Some of the key elements of the initiative include increasing the “significance” threshold for triggering an OIRA review of proposed regulations to those that have an estimated $200 million annual cost or benefit impact, up from $100 million, according to Revesz, who started working at OIRA in January.
That increase will allow for a more focused and effective review of regulations, he said.
OIRA also wants to make sure groups that haven’t traditionally been involved in regulatory reviews are part of the process at OIRA and at federal agencies, Revesz said.
Their participation may help ensure that estimated costs and benefits of a regulation are more accurate, he said.
When agencies weigh the costs and benefits of a regulation under the updated process, they should generally use a 1.7% discount rate, down from the 3% to 7% rate that was set in 2003. The discount rate is used to assess future benefits of a regulation. A lower rate will lead to higher estimated benefits, especially when assessing a regulation’s long-term effects, according to Revesz.

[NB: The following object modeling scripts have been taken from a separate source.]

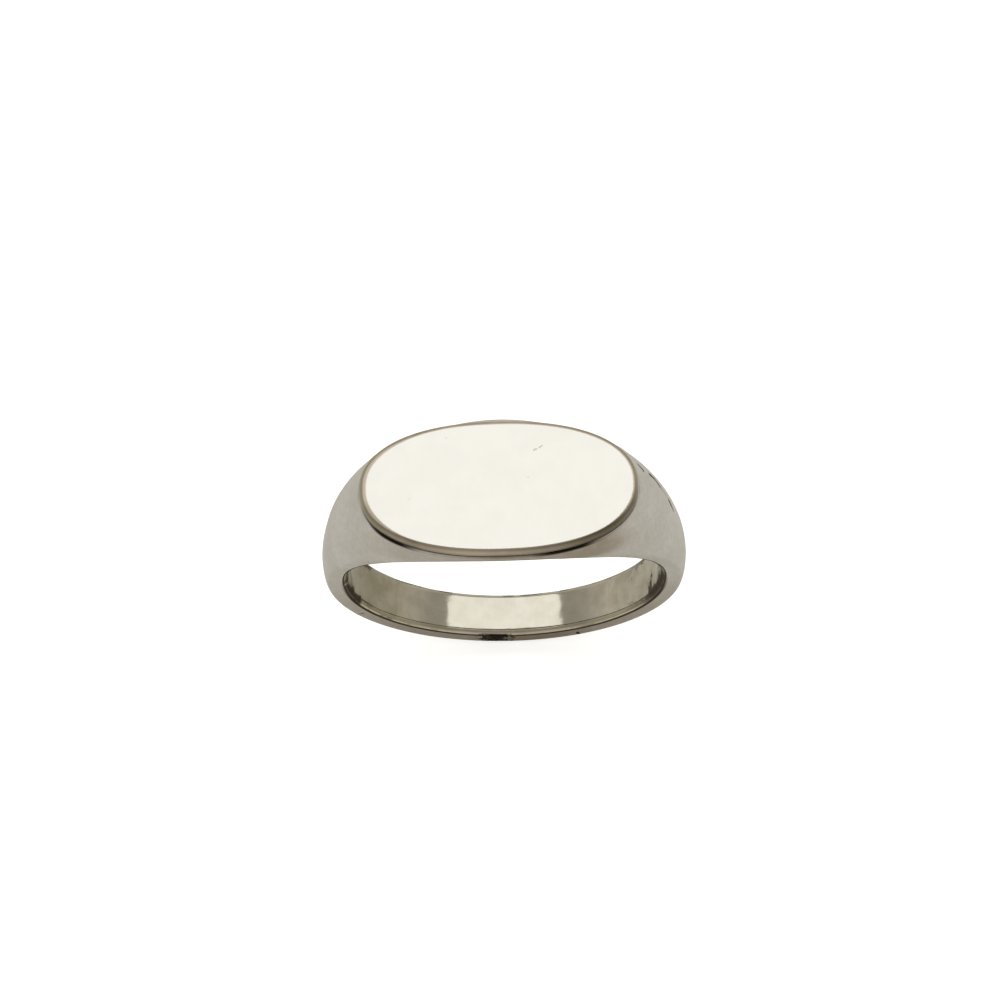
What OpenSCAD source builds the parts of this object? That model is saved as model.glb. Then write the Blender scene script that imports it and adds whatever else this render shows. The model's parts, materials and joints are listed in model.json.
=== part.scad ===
// Oval signet ring, made up from a bent shank and a soldered face plate.
// Origin at the centre of the finger bore, +Y along the finger, +Z up to the face.

/* [Finger bore] */
// Inside diameter of the ring
bore_d = 18.2; // [15:0.1:22]
// Width and height of the eased edge where the bore meets the sides
edge_ease = 0.33; // [0.2:0.01:0.4]

/* [Face plate] */
// Length of the plate, across the finger
plate_l = 15.7; // [12:0.1:18]
// Width of the plate, along the finger
plate_w = 8.12; // [6:0.01:11]
// Thickness of the plate
plate_t = 0.6; // [0.4:0.01:1.2]
// Radius of the plate's softened top edge
plate_round = 0.3; // [0.1:0.01:0.36]
// Fullness of the oval, where 2 is a true ellipse
oval_power = 2.26; // [2:0.01:3]
// How far the plate and its seat lie forward of the band's middle
plate_forward = 0.13; // [0:0.01:0.2]

/* [Solder] */
// Height of the solder seam between seat and plate
seam_h = 0.09; // [0.04:0.01:0.15]
// How far the solder is drawn in under the plate's edge
seam_inset = 0.12; // [0.05:0.01:0.3]
// Width of the closing seam at the palm
palm_seam_w = 0.18; // [0.1:0.01:0.3]

/* [Shank] */
// Metal left between the bore and the seat, at the middle of the head
seat_t = 0.52; // [0.42:0.01:1.5]
// Ledge of the seat around the plate
seat_ledge = 0.02; // [0:0.01:0.2]
// How far the head's sides swell out beyond the seat, at the middle
head_swell = 0.255; // [0.21:0.005:0.5]
// Band width half way down the sides
side_w = 3.15; // [2.4:0.05:5]
// Band width at the palm
palm_w = 2.6; // [2:0.05:5]
// Band thickness half way down the sides
side_t = 1.5; // [1.2:0.05:2.2]
// Band thickness at the palm
palm_t = 1.7; // [1.3:0.05:2.4]
// Height of the flat sides above the eased edge, at the palm
flank_h = 0.82; // [0.3:0.01:0.85]
// Height of the flat sides above the eased edge, at the middle of the head
head_flank_h = 0.04; // [0.02:0.01:0.06]
// Angle from the face at which the widening head has become plain band
widen_angle = 96; // [80:1:120]
// Angle from the face at which the raised shoulder has become plain band
shoulder_angle = 78; // [70:1:110]
// How quickly the shoulder falls away from the plate's end
shoulder_power = 1.5; // [1.3:0.05:3]
// Roundness of the band's crown, where 2 is elliptical
crown_power = 1.7; // [1.5:0.05:2.5]

/* [Hidden] */

head_steps = 16;        // stations from the middle of the face to its end
band_steps = 34;        // stations from the end of the face to the palm
crown_steps = 9;        // points from the flank to the crown
oval_steps = 120;       // points around the plate
round_steps = 5;        // points over the plate's softened edge
bore_skin = 0.15;       // blank left inside the bore line, which the bore takes off
ease_break = 0.3;       // share of the eased edge at which its slope changes
ease_slope = (1 - ease_break) / ease_break;
seat_sweep = 85;        // degrees of each quarter of the oval that seat stations cover

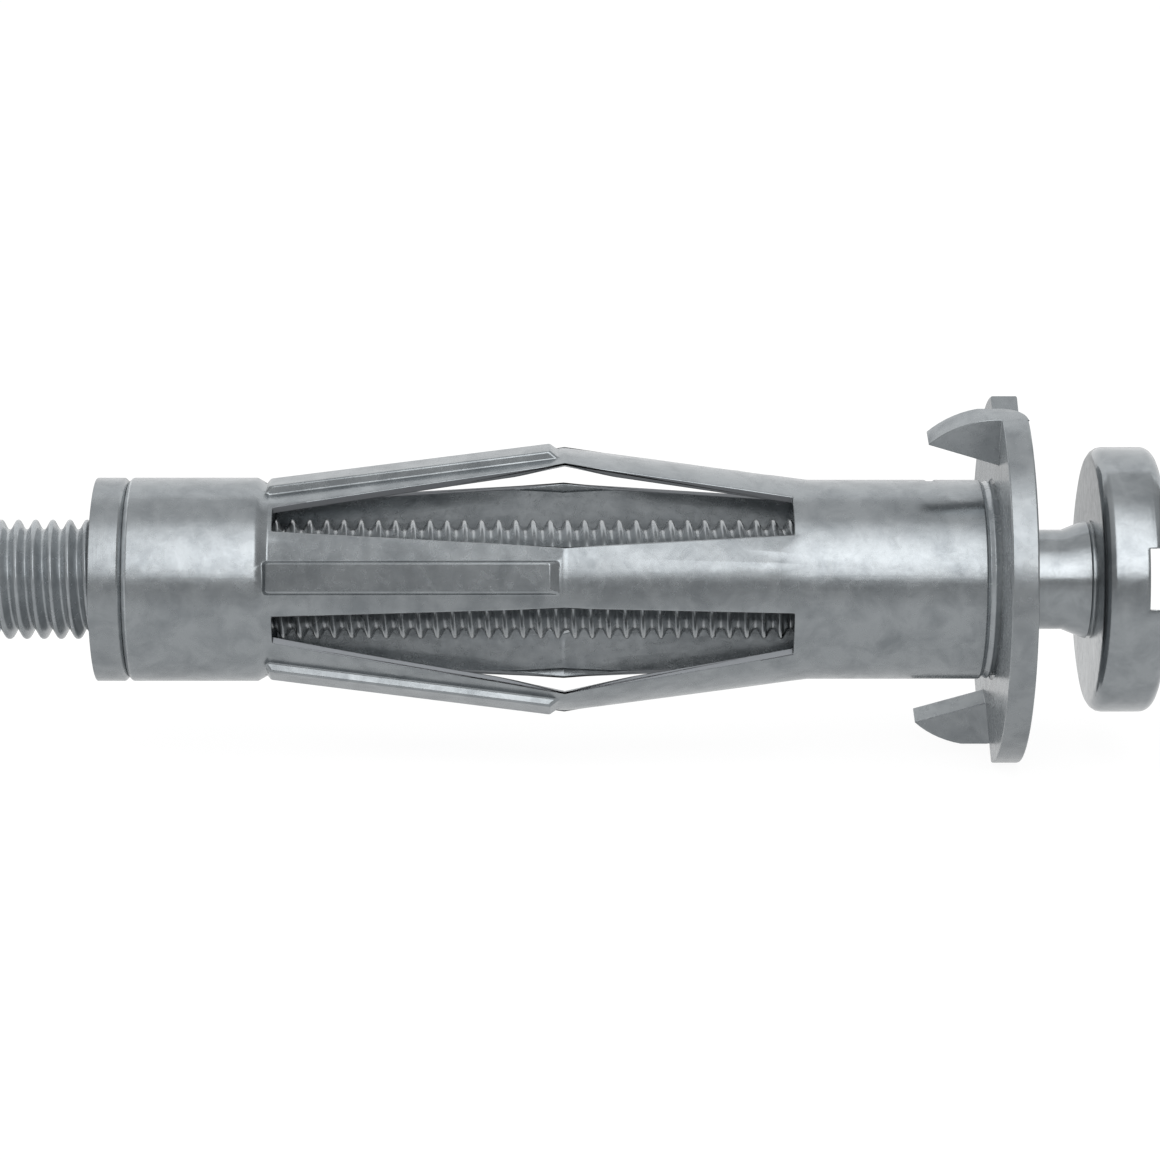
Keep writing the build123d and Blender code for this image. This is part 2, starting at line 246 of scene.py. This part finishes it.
def select_edges(ob, chosen):
    """In edit mode, select the edges whose two ends the test accepts."""
    bpy.ops.mesh.select_mode(type="EDGE")
    bpy.ops.mesh.select_all(action="DESELECT")
    bpy.ops.object.mode_set(mode="OBJECT")
    vertices = ob.data.vertices
    for edge in ob.data.edges:
        edge.select = all(chosen(vertices[end].co) for end in edge.vertices)
    bpy.ops.object.mode_set(mode="EDIT")


def select_open_edges(ob, chosen):
    """In edit mode, select the edges with one face alone whose two ends the test accepts."""
    select_edges(ob, chosen)
    bpy.ops.mesh.hide(unselected=True)
    bpy.ops.mesh.select_all(action="DESELECT")
    bpy.ops.mesh.select_non_manifold(use_wire=False, use_multi_face=False, use_verts=False,
                                     use_non_contiguous=False)
    bpy.ops.mesh.reveal(select=False)


def from_axis(place):
    """How far a place lies from the X axis."""
    return math.hypot(place.y, place.z)


def weld_all(nearer=WELD):
    """In edit mode, select the whole mesh and merge the vertices nearer than this."""
    bpy.ops.mesh.select_all(action="SELECT")
    bpy.ops.mesh.remove_doubles(threshold=nearer)


def cut_across(x, **cleared):
    """In edit mode, cut the selection square to the X axis, clearing the side that is named."""
    bpy.ops.mesh.bisect(plane_co=(x, 0, 0), plane_no=(1, 0, 0), threshold=WELD / 10, **cleared)


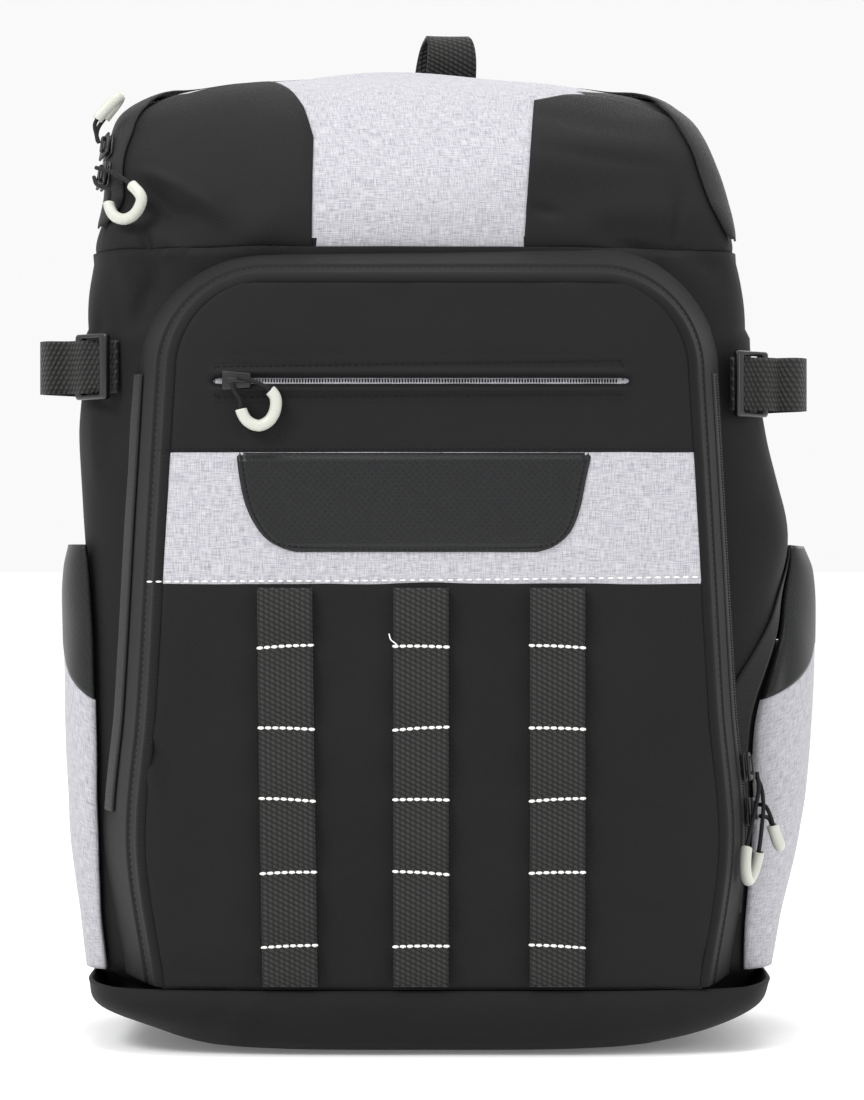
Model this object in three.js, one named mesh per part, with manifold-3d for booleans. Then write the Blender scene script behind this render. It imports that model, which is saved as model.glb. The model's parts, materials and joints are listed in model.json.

Using a 3% discount rate, an interagency group in February 2021 set the social cost of carbon, a measure used in regulatory analysis, at $51 per ton of carbon dioxide. A 2% discount rate would have led to a $125/ton social cost of carbon, Revesz said.
Agencies will also use “distribution analysis” to consider how costs and benefits are spread across different populations, Revesz said, noting it hasn’t generally been used in the federal rulemaking process. It is an area that captures environmental justice and equity issues, he said.
Independent agencies, such as the Federal Energy Regulatory Commission, aren’t affected by the revamped regulatory review process, according to Revesz.
OIRA is taking comments on its proposal to change Circular A-4 through June 6. It plans to issue a final update within a year.
The update to how agencies assess costs and benefits of proposed regulations will help ensure that economic analysis applies state-of-the-art approaches to a range of issues, from valuing future impacts to considering distribution and equity, according to Max Sarinsky, senior attorney at the Institute for Policy Integrity at the New York University School of Law.
“This guidance will enable government agencies to more evenhandedly assess the benefits and costs of proposed regulations,” he said in a statement. “If applied faithfully, it should result in a regulatory system that better serves the public by ensuring that all regulatory impacts — including difficult-to-measure health and environmental effects such as impacts on climate change — receive due consideration.”
Before joining OIRA, Revesz was a professor at the NYU School of Law. He wrote Reviving Rationality: Saving Cost-Benefit Analysis for the Sake of the Environment and Our Health.